### EXERCISE OBJECTIVE
Repeat exactly the lines running from the line that contains "Write the FreeCAD" to the line that contains "# Lengths are"; include both ends and add nothing.

### DATA FOR THIS EXERCISE
________________

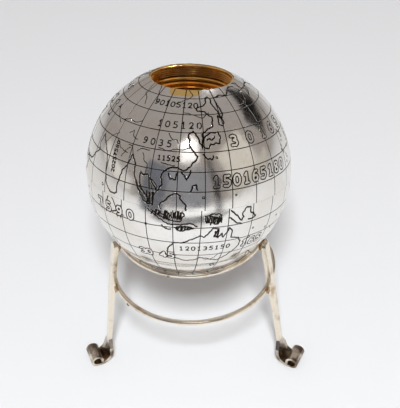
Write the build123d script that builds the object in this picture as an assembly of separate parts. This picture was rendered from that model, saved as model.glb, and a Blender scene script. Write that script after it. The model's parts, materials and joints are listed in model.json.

________________

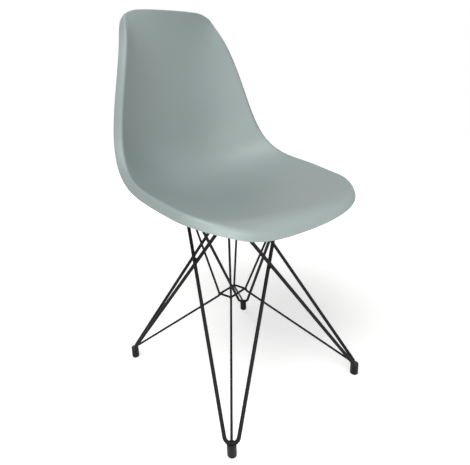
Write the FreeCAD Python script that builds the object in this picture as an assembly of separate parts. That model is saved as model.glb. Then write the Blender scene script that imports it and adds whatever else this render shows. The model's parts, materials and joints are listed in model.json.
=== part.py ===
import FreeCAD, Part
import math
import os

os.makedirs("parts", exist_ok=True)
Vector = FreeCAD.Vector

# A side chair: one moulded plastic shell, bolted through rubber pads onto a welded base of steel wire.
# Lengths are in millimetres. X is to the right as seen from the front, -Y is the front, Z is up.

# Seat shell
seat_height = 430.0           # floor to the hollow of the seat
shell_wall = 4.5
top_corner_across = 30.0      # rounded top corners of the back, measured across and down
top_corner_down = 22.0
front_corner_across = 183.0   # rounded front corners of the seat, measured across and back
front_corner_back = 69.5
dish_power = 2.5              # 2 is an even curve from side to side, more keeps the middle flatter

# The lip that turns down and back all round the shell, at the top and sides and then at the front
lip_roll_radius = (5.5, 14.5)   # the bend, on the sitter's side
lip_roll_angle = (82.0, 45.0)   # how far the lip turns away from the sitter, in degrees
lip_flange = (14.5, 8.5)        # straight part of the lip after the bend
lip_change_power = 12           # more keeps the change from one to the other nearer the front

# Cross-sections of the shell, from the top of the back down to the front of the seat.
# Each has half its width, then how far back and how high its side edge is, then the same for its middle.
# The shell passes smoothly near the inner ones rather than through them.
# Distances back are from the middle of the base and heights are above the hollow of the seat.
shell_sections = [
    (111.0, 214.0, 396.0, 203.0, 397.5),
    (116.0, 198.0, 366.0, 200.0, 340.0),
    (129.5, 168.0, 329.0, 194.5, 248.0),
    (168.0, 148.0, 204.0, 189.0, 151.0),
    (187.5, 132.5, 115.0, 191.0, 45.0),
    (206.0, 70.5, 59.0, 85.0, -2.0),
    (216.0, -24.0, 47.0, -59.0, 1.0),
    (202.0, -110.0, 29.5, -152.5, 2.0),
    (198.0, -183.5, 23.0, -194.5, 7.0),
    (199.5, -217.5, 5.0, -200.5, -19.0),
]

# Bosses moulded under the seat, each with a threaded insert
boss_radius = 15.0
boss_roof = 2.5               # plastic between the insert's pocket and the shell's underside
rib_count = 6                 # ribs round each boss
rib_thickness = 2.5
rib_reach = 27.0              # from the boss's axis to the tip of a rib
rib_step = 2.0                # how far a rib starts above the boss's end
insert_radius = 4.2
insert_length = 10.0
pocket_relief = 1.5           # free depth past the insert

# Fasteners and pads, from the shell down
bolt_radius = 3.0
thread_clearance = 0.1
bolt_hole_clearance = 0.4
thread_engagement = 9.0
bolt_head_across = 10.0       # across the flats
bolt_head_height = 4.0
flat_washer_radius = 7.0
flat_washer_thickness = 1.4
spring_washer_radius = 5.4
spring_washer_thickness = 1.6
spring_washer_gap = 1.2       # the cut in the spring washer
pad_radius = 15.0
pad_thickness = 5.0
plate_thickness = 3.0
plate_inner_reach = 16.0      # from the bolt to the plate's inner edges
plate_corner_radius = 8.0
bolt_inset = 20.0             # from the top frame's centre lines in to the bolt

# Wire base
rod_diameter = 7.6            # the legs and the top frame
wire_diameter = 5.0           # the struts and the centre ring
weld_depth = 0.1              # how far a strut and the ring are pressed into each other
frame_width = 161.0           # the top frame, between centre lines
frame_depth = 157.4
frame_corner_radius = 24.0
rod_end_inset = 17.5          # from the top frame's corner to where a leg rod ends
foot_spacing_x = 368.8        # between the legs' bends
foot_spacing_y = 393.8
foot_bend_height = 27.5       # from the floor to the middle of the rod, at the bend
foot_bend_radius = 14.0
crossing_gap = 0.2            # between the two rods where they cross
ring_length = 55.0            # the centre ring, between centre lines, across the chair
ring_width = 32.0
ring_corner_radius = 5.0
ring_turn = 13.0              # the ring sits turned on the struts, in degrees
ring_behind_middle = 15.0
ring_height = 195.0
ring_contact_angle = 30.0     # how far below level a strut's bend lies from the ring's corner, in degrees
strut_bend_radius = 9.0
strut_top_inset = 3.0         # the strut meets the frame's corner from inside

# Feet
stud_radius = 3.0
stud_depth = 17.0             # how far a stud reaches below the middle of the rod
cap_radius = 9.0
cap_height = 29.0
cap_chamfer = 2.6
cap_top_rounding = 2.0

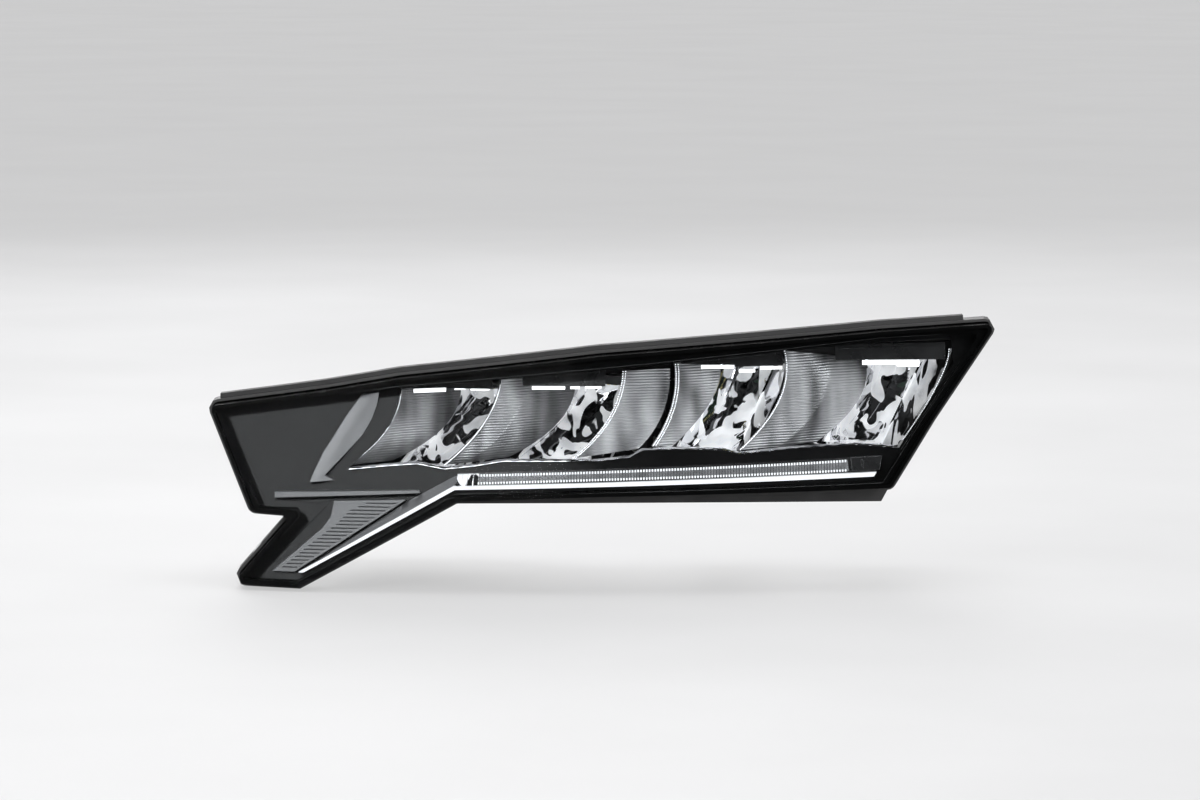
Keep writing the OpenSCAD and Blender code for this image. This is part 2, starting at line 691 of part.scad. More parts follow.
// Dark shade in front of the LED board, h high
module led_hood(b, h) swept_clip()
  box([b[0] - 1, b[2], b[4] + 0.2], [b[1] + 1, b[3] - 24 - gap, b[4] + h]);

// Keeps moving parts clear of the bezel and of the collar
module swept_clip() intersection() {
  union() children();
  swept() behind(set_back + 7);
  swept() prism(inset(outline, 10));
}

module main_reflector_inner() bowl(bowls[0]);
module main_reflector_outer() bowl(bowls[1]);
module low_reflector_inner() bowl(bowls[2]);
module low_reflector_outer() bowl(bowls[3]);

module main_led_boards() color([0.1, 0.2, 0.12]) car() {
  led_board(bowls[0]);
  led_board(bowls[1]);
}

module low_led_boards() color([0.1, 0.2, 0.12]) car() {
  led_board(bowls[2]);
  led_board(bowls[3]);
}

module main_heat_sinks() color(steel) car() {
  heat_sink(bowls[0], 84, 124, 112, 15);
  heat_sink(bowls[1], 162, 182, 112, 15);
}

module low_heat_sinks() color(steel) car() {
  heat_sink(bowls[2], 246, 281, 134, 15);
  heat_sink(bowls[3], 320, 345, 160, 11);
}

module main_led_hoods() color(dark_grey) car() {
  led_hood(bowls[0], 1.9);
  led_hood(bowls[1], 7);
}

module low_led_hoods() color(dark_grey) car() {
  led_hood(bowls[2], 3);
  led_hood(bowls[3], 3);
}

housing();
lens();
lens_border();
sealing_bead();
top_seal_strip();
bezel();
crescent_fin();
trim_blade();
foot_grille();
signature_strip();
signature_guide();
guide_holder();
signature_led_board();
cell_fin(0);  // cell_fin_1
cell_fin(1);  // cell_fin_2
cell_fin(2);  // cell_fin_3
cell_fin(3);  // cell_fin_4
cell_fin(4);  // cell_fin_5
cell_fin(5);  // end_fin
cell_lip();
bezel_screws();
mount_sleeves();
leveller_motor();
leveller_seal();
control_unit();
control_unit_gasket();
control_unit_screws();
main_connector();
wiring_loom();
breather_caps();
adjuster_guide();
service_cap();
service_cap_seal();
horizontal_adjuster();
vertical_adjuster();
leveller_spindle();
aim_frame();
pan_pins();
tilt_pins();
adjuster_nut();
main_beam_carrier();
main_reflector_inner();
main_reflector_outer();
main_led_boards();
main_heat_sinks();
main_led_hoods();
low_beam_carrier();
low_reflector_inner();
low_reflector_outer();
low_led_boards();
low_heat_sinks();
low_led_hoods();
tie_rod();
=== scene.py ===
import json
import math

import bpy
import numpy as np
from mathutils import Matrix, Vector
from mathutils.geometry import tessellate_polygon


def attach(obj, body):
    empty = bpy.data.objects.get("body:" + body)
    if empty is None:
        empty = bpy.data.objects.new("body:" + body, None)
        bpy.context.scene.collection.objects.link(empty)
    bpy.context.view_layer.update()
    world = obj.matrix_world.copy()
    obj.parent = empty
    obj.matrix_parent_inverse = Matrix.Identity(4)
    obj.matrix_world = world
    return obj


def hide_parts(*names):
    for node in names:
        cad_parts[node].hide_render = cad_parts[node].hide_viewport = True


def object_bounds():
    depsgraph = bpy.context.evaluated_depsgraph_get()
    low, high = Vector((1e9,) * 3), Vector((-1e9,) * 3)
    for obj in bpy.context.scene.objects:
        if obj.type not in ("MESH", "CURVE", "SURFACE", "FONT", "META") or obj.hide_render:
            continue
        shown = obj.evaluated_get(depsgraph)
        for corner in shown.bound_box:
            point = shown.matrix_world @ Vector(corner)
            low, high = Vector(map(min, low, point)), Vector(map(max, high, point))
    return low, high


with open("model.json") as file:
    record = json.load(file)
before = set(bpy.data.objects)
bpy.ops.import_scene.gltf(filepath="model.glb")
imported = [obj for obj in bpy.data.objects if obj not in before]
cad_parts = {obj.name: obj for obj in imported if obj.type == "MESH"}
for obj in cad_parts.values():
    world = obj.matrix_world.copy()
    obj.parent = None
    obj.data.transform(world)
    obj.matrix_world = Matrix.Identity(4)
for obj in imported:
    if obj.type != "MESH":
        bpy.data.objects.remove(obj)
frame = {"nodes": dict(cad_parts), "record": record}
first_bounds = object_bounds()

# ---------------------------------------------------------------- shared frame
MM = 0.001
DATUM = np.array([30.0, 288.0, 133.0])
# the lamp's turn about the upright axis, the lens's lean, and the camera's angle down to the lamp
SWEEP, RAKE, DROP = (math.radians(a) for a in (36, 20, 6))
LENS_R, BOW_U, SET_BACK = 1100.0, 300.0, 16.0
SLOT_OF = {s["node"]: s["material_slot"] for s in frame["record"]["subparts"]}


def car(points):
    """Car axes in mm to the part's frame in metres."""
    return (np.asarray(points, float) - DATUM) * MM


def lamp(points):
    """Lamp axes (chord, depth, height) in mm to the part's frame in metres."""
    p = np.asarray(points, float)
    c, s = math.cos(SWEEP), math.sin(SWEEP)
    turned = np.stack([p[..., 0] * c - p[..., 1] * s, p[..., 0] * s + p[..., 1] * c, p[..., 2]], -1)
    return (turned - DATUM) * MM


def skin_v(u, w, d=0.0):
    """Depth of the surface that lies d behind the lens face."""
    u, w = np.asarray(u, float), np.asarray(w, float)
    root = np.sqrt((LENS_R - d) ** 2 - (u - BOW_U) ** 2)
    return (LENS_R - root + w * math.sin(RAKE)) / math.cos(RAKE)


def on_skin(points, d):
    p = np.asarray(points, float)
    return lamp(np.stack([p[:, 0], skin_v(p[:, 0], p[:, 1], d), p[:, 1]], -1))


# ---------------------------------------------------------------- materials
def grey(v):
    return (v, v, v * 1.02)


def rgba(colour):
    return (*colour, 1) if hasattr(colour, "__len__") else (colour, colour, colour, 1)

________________

### EXERCISE OUTPUT
Write the FreeCAD Python script that builds the object in this picture as an assembly of separate parts. That model is saved as model.glb. Then write the Blender scene script that imports it and adds whatever else this render shows. The model's parts, materials and joints are listed in model.json.
=== part.py ===
import FreeCAD, Part
import math
import os

os.makedirs("parts", exist_ok=True)
Vector = FreeCAD.Vector

# A side chair: one moulded plastic shell, bolted through rubber pads onto a welded base of steel wire.
# Lengths are in millimetres. X is to the right as seen from the front, -Y is the front, Z is up.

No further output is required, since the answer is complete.